I don't feel strongly about it, but would you feel better if it were rephrased 
to something like "Further, implementations on a single platform often differ 
in how they relate file system paths to file URI components."?

>    A file URL takes the form:
> 
>    file://<host>/<path>
> 
>    where <host> is the fully qualified domain name of the system on
>    which the <path> is accessible, and <path> is a hierarchical
>    directory path of the form <directory>/<directory>/.../<name>.
> 
> *I think the <path> should be more over related to 'local service' 
> as in if DNS is accessible and the 'local' system is then resolved 
> to a FQDN; only then is the <path> is accessible as a FQDN URI with
> permissions (share/user/both) or other security settings and even 
> symbolic links on linux/unix**

I don't fully grasp what you're getting at, but I think it's safe to leave 
those qualifications in the realm of implementation-defined behavior.

As for how to describe <path>, as I mentioned before, I feel strongly that we 
need to clearly separate the statements we make about what is being 
represented by a file URI versus what lexical syntax rules apply in the file 
URI itself. Currently it's all mixed up and I think this is part of the
problem.

>    Some systems allow URLs to point to directories.  In this case, there
>    is usually (but not always) a terminating "/" character, such as in:
> 
>    file://usr/local/bin/
> 
> 
> *file is for file as defined in this document.  I do not see how this can
> make a jump to explain how a linux path is known as a file as any such
> uri like the above in my view should be treated as a directory booting
> up another interface to handle the requests (IE swaps to explorer mode).

Hmm. I was about to argue that there is a well-known concept of what a 
hierarchical 'file system' embodies, and part of that is this notion of a 
containment structure where certain files are actually 'directories' which 
have a parent-child relationship with other directories and files, and that 
unlike regular files, happen to NOT have a well-defined byte stream associated 
with them that can be used as the retrievable representation for themselves.
Neither of those properties of directories preclude the use of calling the
directories Resources that can be Uniformly Identified by a 'file' URI.
However, perhaps it is worth explicitly mentioning something to this effect. 

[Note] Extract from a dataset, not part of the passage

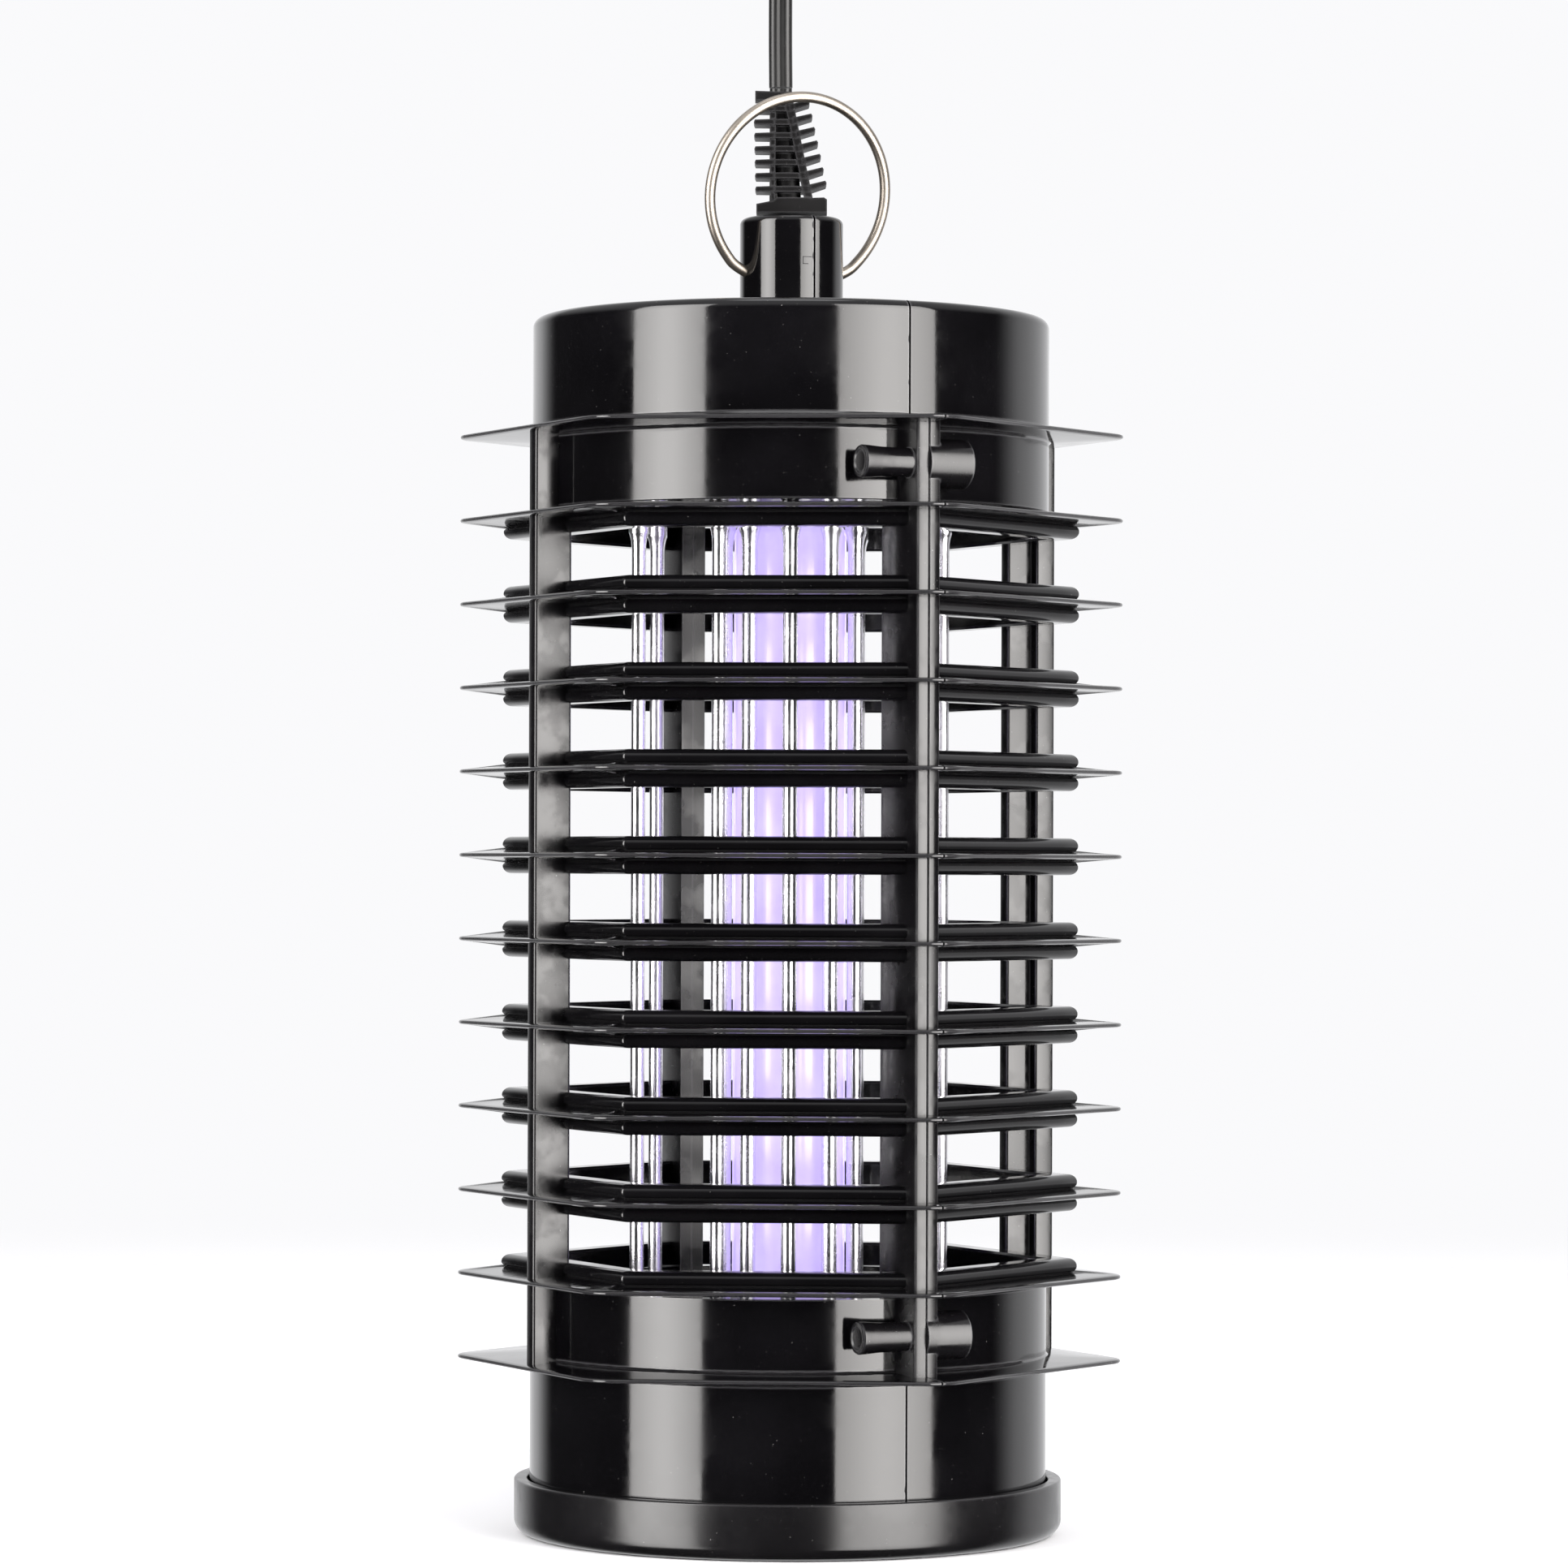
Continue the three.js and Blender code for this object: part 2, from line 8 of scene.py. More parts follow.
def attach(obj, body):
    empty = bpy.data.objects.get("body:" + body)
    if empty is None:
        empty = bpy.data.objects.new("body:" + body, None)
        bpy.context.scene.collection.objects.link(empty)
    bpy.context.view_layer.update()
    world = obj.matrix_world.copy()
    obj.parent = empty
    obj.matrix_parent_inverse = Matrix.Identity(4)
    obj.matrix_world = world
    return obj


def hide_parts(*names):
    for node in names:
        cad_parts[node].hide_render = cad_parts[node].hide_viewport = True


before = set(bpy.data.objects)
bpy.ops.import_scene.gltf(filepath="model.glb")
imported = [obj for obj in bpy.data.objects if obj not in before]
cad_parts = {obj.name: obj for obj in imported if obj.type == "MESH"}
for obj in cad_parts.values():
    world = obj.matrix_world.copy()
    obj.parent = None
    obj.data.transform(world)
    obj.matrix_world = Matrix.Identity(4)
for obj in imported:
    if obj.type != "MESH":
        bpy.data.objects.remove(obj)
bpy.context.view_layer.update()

Your other concern, about terminating slashes, is best explained as something 
that may or may not be necessary for purposes of identification -- it is 
possible for some file systems to have both a directory and a file with the 
same name, leading to the situation where the only way to distinguish between 
them with a straightforwardly mapped URI is via a trailing slash -- but that 
is necessary for resolution of relative references occuring in the 
representation of the directory resource -- hence the common practice of HTTP 
servers issuing a redirect to force the browser to append a trailing slash.

How about this:

"A file URI may identify a special kind of file that is actually a directory 
or other containment resource (e.g. a 'folder') in a file system. A file URI
that represents a directory usually, but not always, has a terminating '/'
character, such as in

  file:///usr/local/bin/  [note I added a slash so 'usr' is not a host]

The use of a terminating '/' is recommended in the canonical form of a URI 
representing a directory, in order to disambiguate a directory from a file of 
the same name, and for the proper resolution of relative references that might 
appear in a representation as obtained by dereferencing the URI. If a file URI 
without a terminating '/' is dereferenced and the resource is found to be a 
directory, implementations should append a '/', if possible."

I'm not especially thrilled about the ending there, so if anyone has any other
suggestions, please speak up.

> Perhaps adding more URI/URL examples or a table to the
> draft could solve this issue without it becoming one; even
> if its a history list - its just a something to work from**

I think the more documentation, the better, but I also feel that How To 
Interpret A File URI involves just

1. expressing that a file URI represents a resource (file, directory, pipe, 
symlink, device node...) in a file system, by representing (a) the host 
associated with that resource (by a name, '', or 'localhost'), and (b) the 
resource's name (path) in the file system;

and

2. expressing the relationship between the components of a file URI and the 
components of a file system path.

Rules of equivalence, How To Construct A File URI, and How To Dereference A 
File URI are related topics that can/should be distinguished from the 
statements related to interpretation. IMHO.

-Mike
Received on Monday, 11 October 2004 03:52:13 UTC